How do you save Earth from a killer asteroid? Throw a DART at it! In September NASA slammed a small spacecraft moving at over 14,000 per hour into an asteroid, shortening its orbital period around a larger asteroid by 32 minutes. Will 32 minutes save the planet? Don’t know, but don’t see why not. Earth’s got it’s Nikes on too, you know.

There’s a catch, though. You gotta spot the asteroid in time. Like the surprise baby that passed by in August. It wasn’t going to hit, but it was discovered just a few days before it waved at us from the passing lane. Or the one that zipped by us in 2019, and just 40,000 miles away. And it wasn’t spotted until the day it appeared. That’s like not finding out about a visit from your dreaded Cousin Ed until you peek through the curtains to see him walking up the driveway.

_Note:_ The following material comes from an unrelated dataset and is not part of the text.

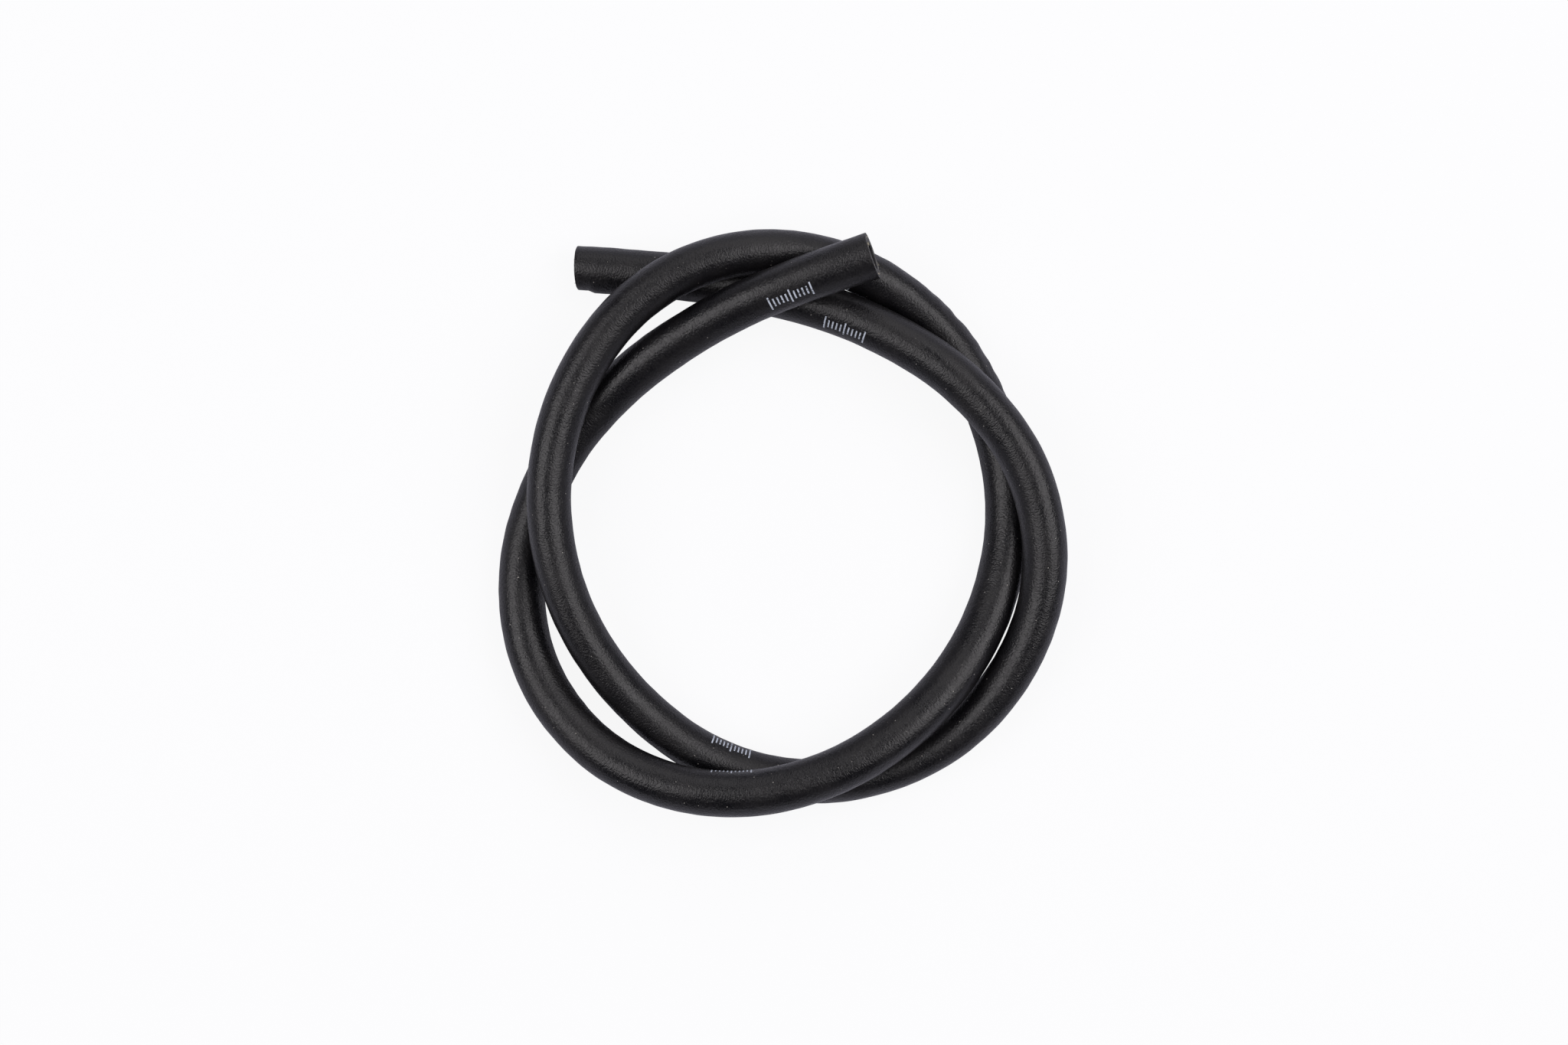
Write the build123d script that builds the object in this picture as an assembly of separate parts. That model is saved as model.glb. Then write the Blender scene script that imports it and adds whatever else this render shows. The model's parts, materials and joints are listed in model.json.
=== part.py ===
"""Reinforced rubber hose, cut square at both ends and laid down in two loose, interlaced loops.

Millimetres. Z is up and Z = 0 is the surface that the hose lies on. The origin is on that
surface, under the middle of the loops. +X runs the way that the top free end points.
"""
from build123d import *
import math
import os

# Driving sizes of the hose
bore_diameter = 8.0  # for an 8 mm spigot
outer_diameter = 13.0
cover_wall = 0.9  # black outer rubber
braid_thickness = 0.5  # yarn braid, bonded between the two rubbers

# How much of the shorter run beside a corner its arc takes up
arc_share = 0.45

# The outside diameter that the heights in the route were chosen for
drawn_diameter = 13.0

# Sizes that follow from them
cover_bore = outer_diameter - 2 * cover_wall
liner_outside = cover_bore - 2 * braid_thickness
height_scale = outer_diameter / drawn_diameter  # keeps the hose on the surface and on itself

# The hose's route, from the low end to the top end. Each point is where two straight runs would
# meet, and the arc between them passes just inside it.
route = [
    (-59.4, 74.2, 6.5),  # low end, resting on the surface
    (-32, 72.5, 8.4),  # passes under the end of the first loop
    (-4, 67.4, 11.4),  # passes under the top end
    (24, 58.7, 16),
    (52, 41.9, 20.8),  # goes over the second loop
    (72.1, 16.4, 20.8),
    (77.5, -15.8, 17.2),
    (66.7, -45.9, 11.8),
    (44, -67.9, 6.9),  # passes under the second loop
    (12.5, -77, 6.5),
    (-19, -71, 7.2),
    (-44.9, -51.4, 11.6),
    (-62.5, -24.4, 17.8),
    (-68.7, 7.8, 21.6),  # goes over the end of the second loop
    (-61.5, 39.6, 23),
    (-42.2, 66.1, 23.2),
    (-13.3, 79.3, 21.6),  # the second loop starts, over the low end
    (19.1, 76.3, 14.6),  # passes under the top end
    (46.1, 58.1, 7.8),
    (62.4, 30.4, 6.5),  # back on the surface, under the first loop
    (67.1, -1.6, 7.2),
    (58.2, -33.1, 12.4),
    (38.3, -58.2, 19.4),
    (11.1, -74.7, 20.8),  # goes over the first loop
    (-20.7, -79.6, 20.2),
    (-51.6, -69.3, 15.2),
    (-72.7, -44.5, 9.6),
    (-77.5, -12.2, 6.6),  # passes under the first loop
    (-66.8, 18.2, 7.6),
    (-48.2, 40, 12.8),
    (-25, 56.3, 20.2),  # climbs over the low end
    (-1, 67.6, 27.9),  # lies on the start of the second loop
    (25.8, 76.2, 31.2),  # top end
]


def corner_radii(points):
    """The largest arc for each corner that its two runs leave room for."""
    radii = []
    for before, corner, after in zip(points, points[1:], points[2:]):
        run_in = corner - before
        run_out = after - corner
        half_turn = math.radians(run_in.get_angle(run_out) / 2)
        shorter_run = min(run_in.length, run_out.length)
        radii.append(arc_share * shorter_run / math.tan(half_turn))
    return radii


def ring_along(path, outside, inside):
    """A hose layer's ring, swept along a path."""
    ring = Circle(outside / 2) - Circle(inside / 2)
    start = Plane(origin=path @ 0, z_dir=path % 0)
    return sweep(start * ring, path=path)


def corner_paths(points, radii):
    """The route in one stretch for each corner, from the middle of one run to the middle of the
    next. The first stretch starts at the low end and the last one stops at the top end."""
    breaks = [(a + b) / 2 for a, b in zip(points, points[1:])]
    breaks[0] = points[0]
    breaks[-1] = points[-1]
    return [
        FilletPolyline(start, corner, stop, radius=radius)
        for start, corner, stop, radius in zip(breaks, points[1:-1], breaks[1:], radii)
    ]


def report_layer(name, layer, outside, inside, length):
    expected = math.pi / 4 * (outside**2 - inside**2) * length
    print(f"{name}: volume {layer.volume:.0f} mm3, section x length {expected:.0f} mm3")


points = [Vector(x, y, z * height_scale) for x, y, z in route]
radii = corner_radii(points)
path = FilletPolyline(*points, radius=radii)

inner_tube = ring_along(path, liner_outside, bore_diameter)
textile_braid = ring_along(path, cover_bore, liner_outside)

# The cover is one extrusion too. Its solid is cut across in the middle of each run, and the
# stretches meet face to face, so that each is simple enough to be tested for contact.
outer_cover = Compound(
    [ring_along(stretch, outer_diameter, cover_bore).solid() for stretch in corner_paths(points, radii)]
)

os.makedirs("parts", exist_ok=True)
for name, layer, outside, inside in (
    ("inner_tube", inner_tube, liner_outside, bore_diameter),
    ("textile_braid", textile_braid, cover_bore, liner_outside),
    ("outer_cover", outer_cover, outer_diameter, cover_bore),
):
    layer.label = name
    export_step(layer, f"parts/{name}.step")
    report_layer(name, layer, outside, inside, path.length)

print(f"hose length {path.length:.1f} mm")
print("arc radii", [round(radius) for radius in radii])
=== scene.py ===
import json
import math
import random
from bisect import bisect_right

import bmesh
import bpy
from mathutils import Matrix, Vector, noise


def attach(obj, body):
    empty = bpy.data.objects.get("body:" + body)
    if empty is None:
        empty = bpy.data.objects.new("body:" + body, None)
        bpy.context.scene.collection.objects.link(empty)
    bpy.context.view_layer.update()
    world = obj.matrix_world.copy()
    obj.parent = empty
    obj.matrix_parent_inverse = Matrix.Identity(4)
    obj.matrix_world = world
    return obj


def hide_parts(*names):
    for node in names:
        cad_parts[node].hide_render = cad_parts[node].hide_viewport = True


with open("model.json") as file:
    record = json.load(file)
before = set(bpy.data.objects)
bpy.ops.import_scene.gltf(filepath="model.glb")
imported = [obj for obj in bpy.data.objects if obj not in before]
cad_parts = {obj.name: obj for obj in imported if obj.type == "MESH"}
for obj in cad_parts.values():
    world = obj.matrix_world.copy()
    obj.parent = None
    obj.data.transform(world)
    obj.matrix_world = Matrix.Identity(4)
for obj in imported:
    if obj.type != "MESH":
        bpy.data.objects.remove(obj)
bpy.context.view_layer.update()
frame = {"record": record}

# Black rubber hose with a yarn braid in its wall, cut square at both ends and laid in two loose
# loops. Metres, in the CAD model's frame: Z is up and the floor is at Z = 0.

up = Vector((0, 0, 1))
mountRadius = {mount["name"]: mount["dims"]["r_mm"] / 1000 for mount in frame["record"]["mounts"]}


# The camera looks straight down on the loops

viewpoint = {
    "place": (0.0005, 0.0002, 1.085),
    "lens": 85,
    "sensor": 36,
    "nearest": 0.01,
}


def addCamera(size):
    data = bpy.data.cameras.new("topCamera")
    data.lens = size["lens"]
    data.sensor_width = size["sensor"]
    data.clip_start = size["nearest"]
    camera = bpy.data.objects.new("topCamera", data)
    camera.location = size["place"]
    bpy.context.collection.objects.link(camera)
    bpy.context.scene.camera = camera
    bpy.context.scene.view_settings.view_transform = "Standard"


addCamera(viewpoint)
print("camera placed")


# The line that the hose follows

hose = {
    "length": 1.002,
    "diameter": 2 * mountRadius["low_end_clip_seat"],
    "braidRadius": 0.00535,  # middle of the yarn layer
    "boreRadius": mountRadius["low_end_bore"],
    "lineSteps": 48,  # points read from the spline for each point of the route
}

# How the two cuts lie
cutShape = {
    "tiltReach": 0.012,  # the tilt fades out this far from the end
    "lowTilt": math.radians(5),  # the low end's top edge sticks out
    "topTilt": math.radians(1.5),  # the top end's lower edge does
    "lowSkew": math.radians(3),  # the low end is cut shorter on its side in the loops
    "pinchDepth": 0.105,  # share of the radius, at the low end's inner side
    "pinchReach": 0.0048,
    "pinchRamp": 0.0014,
}

# The slow waves and small lumps of the outer skin; scales are in features for each metre
skinShape = {
    "waveHeight": 0.00008,
    "waveScale": 95,
    "rippleScale": 260,
    "rippleShare": 0.7,
    "lumpHeight": 0.00014,
    "lumpScale": 300,
    "lumpShift": Vector((7, 3, 1)),
    "lumpShare": 0.35,  # all over the hose
    "lumpExtra": 2,  # added where its outer side is lumpy
    "lumpMiddle": 0.578,  # along the hose
    "lumpReach": 0.04,
}

# Share of the length, and how much wider than round the hose lies there
ovalness = (
    (0, 0.04),
    (0.16, 0),
    (0.24, -0.01),
    (0.35, -0.025),
    (0.5, -0.005),
    (0.8, 0.035),
    (0.9, 0.03),
    (0.97, 0.02),
    (1, 0.045),
)

# Share of the length, and how far the top leans out of the loops there, as a share of the radius
lean = ((0, 0.12), (0.08, 0.09), (0.66, 0.10), (0.74, -0.02), (0.79, 0.01), (0.84, 0.10), (1, 0.14))
leanFade = 1.5  # how quickly the lean dies away down the two sides

# From the low end to the top end
hoseRoute = [
    (-0.0594, 0.074, 0.0065),  # low end, on the floor
    (-0.032, 0.0723, 0.0084),
    (-0.004, 0.0674, 0.0114),
    (0.024, 0.0587, 0.016),
    (0.052, 0.0419, 0.0208),  # over the second loop
    (0.0721, 0.0164, 0.0208),
    (0.0775, -0.0158, 0.0172),
    (0.0667, -0.0459, 0.0118),
    (0.044, -0.0679, 0.0069),  # under the second loop
    (0.0125, -0.077, 0.0065),
    (-0.019, -0.071, 0.0072),
    (-0.0449, -0.0514, 0.0116),
    (-0.0625, -0.0244, 0.0178),
    (-0.0687, 0.0078, 0.0216),  # over the end of the second loop
    (-0.0615, 0.0396, 0.023),
    (-0.0422, 0.0661, 0.0232),
    (-0.0133, 0.0793, 0.0216),  # the second loop starts, over the low end
    (0.0191, 0.0763, 0.0146),
    (0.0461, 0.0581, 0.0078),
    (0.0624, 0.0304, 0.0065),  # on the floor, under the first loop
    (0.0671, -0.0016, 0.0072),
    (0.0582, -0.0331, 0.0124),
    (0.0383, -0.0582, 0.0194),
    (0.0111, -0.0747, 0.0208),  # over the first loop
    (-0.0207, -0.0796, 0.0202),
    (-0.0516, -0.0693, 0.0152),
    (-0.0727, -0.0445, 0.0096),
    (-0.0775, -0.0122, 0.0066),  # under the first loop
    (-0.0668, 0.0182, 0.0076),
    (-0.0482, 0.04, 0.0128),
    (-0.025, 0.0563, 0.0202),  # climbs over the low end
    (-0.001, 0.0676, 0.0279),
    (0.0258, 0.0762, 0.0312),  # top end
]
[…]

Playing DARTS with fat bears.

This has to be my favorite stumble. We all know bears have to eat up before taking that long winter sleep, right? They hang out by rivers and chow down on salmon. Well, in Alaska — the Brooks River in the Katmai National Park and Preserve, specifically — there’s a yearly competition where people vote for which bear is the fattest before it goes down for its shut-eye. And it’s a THING, you know? They’ve been doing this for 8 years, now.

Fat Bear Week 2022, over a million votes were cast. The 2022 winner, going by the monikers Bear Force One, Bearplane, and Bear 747, also won in 2020. That year, his weight was estimated at 1400 pounds. This year, he’s even bigger. And get this: Somebody didn’t want Bear Force One to win, so they stuffed the website’s ballot box for their favorite. I thought, “fuck, this sounds like the Hugos!”

I’m entering the contest in 2023. I luuuurve me some salmon. I know, I know. I won’t win, you don’t have to tell me.

But I’ll damn sure give dem critters a run for their money.